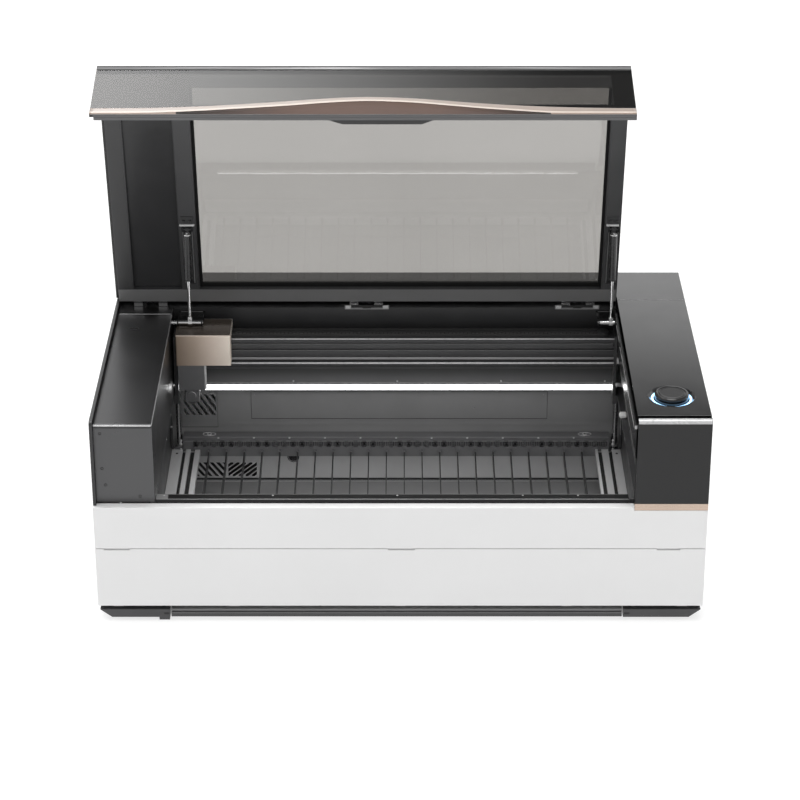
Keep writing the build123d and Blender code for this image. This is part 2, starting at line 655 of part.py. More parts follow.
ROD_L, CYL_L = 114.0, 103.0
CYL_0 = L_OPEN - 10 - CYL_L
with BuildPart() as strut_rods:
    for sx in (-STRUT_X, STRUT_X):
        with BuildSketch(cross(sx - 4, 0)):
            Circle(7)
            with Locations((6.5, 0)):
                Rectangle(9, 10)
        extrude(amount=8)
        with BuildSketch(along(sx, 10)):
            Circle(3.4)
        extrude(amount=ROD_L - 10)
        with BuildSketch(cross(sx - 5, 0)):
            Circle(4.06)
        extrude(amount=10, mode=Mode.SUBTRACT)
save(strut_rods, "strut_rods")

with BuildPart() as strut_cylinders:
    for sx in (-STRUT_X, STRUT_X):
        with BuildSketch(along(sx, CYL_0)):
            Circle(7.5)
        extrude(amount=CYL_L)
        with BuildSketch(along(sx, CYL_0 - 1)):
            Circle(3.48)
        extrude(amount=CYL_L - 1.5, mode=Mode.SUBTRACT)
        with BuildSketch(cross(sx - 4, L_OPEN)):
            Circle(6)
            with Locations((-6, 0)):
                Rectangle(10, 9)
        extrude(amount=8)
        with BuildSketch(cross(sx - 8.3, L_OPEN)):
            Circle(3)
        extrude(amount=16.6)
save(strut_cylinders, "strut_cylinders")

if __name__ == "__main__":
    a_open = math.atan2(U.Z, U.Y)
    a_shut = math.atan2(P1Z - P0Z, P1Y - P0Y)
    print("strut open", round(L_OPEN, 3), "shut", round(L_SHUT, 3), "u", round(U.Y, 6), round(U.Z, 6))
    print("ratio turn", (a_shut % (2 * math.pi) - a_open) / TH, "ratio slide", (L_SHUT - L_OPEN) / 1000 / TH)
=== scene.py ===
import math
import bpy
import bmesh
from mathutils import Matrix, Vector


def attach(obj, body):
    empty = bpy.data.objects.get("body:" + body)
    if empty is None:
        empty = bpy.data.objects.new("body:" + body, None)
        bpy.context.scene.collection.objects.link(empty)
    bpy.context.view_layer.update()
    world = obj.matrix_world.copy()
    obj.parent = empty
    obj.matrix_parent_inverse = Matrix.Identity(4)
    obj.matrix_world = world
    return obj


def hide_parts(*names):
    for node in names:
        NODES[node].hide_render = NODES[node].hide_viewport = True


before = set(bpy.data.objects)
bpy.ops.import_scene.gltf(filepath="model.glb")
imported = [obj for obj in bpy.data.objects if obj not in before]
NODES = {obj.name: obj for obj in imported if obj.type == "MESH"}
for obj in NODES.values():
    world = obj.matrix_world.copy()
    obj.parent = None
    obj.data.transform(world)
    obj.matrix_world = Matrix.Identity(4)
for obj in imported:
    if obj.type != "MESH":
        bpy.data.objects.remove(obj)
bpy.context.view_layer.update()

YC = 0.372                      # front face of the body is at y = -YC


def yy(v):
    """Millimetres behind the front face, to metres in the row frame."""
    return v / 1000.0 - YC


# ------------------------------------------------------------------ materials
def new_mat(name):
    m = bpy.data.materials.new(name)
    m.use_nodes = True
    nt = m.node_tree
    nt.nodes.clear()
    out = nt.nodes.new("ShaderNodeOutputMaterial")
    return m, nt, out


def link(nt, a, b):
    nt.links.new(a, b)


def coords(nt, scale=(1, 1, 1)):
    tc = nt.nodes.new("ShaderNodeTexCoord")
    mp = nt.nodes.new("ShaderNodeMapping")
    mp.inputs["Scale"].default_value = scale
    link(nt, tc.outputs["Object"], mp.inputs["Vector"])
    return mp.outputs["Vector"]


def noise(nt, vec, scale, detail=2.0, rough=0.5, dist=0.0):
    n = nt.nodes.new("ShaderNodeTexNoise")
    n.inputs["Scale"].default_value = scale
    n.inputs["Detail"].default_value = detail
    n.inputs["Roughness"].default_value = rough
    n.inputs["Distortion"].default_value = dist
    link(nt, vec, n.inputs["Vector"])
    return n.outputs["Fac"]


def ramp(nt, fac, lo, hi, p0=0.3, p1=0.7):
    r = nt.nodes.new("ShaderNodeValToRGB")
    r.color_ramp.elements[0].position = p0
    r.color_ramp.elements[1].position = p1
    r.color_ramp.elements[0].color = (*lo, 1)
    r.color_ramp.elements[1].color = (*hi, 1)
    link(nt, fac, r.inputs["Fac"])
    return r.outputs["Color"]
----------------
Print exactly the lines from the line with "extrude(amount=16.6)" to the line with "return v / 1000.0 - YC", both included, and nothing else.

IN RESPONSE:
        extrude(amount=16.6)
save(strut_cylinders, "strut_cylinders")

if __name__ == "__main__":
    a_open = math.atan2(U.Z, U.Y)
    a_shut = math.atan2(P1Z - P0Z, P1Y - P0Y)
    print("strut open", round(L_OPEN, 3), "shut", round(L_SHUT, 3), "u", round(U.Y, 6), round(U.Z, 6))
    print("ratio turn", (a_shut % (2 * math.pi) - a_open) / TH, "ratio slide", (L_SHUT - L_OPEN) / 1000 / TH)
=== scene.py ===
import math
import bpy
import bmesh
from mathutils import Matrix, Vector


def attach(obj, body):
    empty = bpy.data.objects.get("body:" + body)
    if empty is None:
        empty = bpy.data.objects.new("body:" + body, None)
        bpy.context.scene.collection.objects.link(empty)
    bpy.context.view_layer.update()
    world = obj.matrix_world.copy()
    obj.parent = empty
    obj.matrix_parent_inverse = Matrix.Identity(4)
    obj.matrix_world = world
    return obj


def hide_parts(*names):
    for node in names:
        NODES[node].hide_render = NODES[node].hide_viewport = True


before = set(bpy.data.objects)
bpy.ops.import_scene.gltf(filepath="model.glb")
imported = [obj for obj in bpy.data.objects if obj not in before]
NODES = {obj.name: obj for obj in imported if obj.type == "MESH"}
for obj in NODES.values():
    world = obj.matrix_world.copy()
    obj.parent = None
    obj.data.transform(world)
    obj.matrix_world = Matrix.Identity(4)
for obj in imported:
    if obj.type != "MESH":
        bpy.data.objects.remove(obj)
bpy.context.view_layer.update()

YC = 0.372                      # front face of the body is at y = -YC


def yy(v):
    """Millimetres behind the front face, to metres in the row frame."""
    return v / 1000.0 - YC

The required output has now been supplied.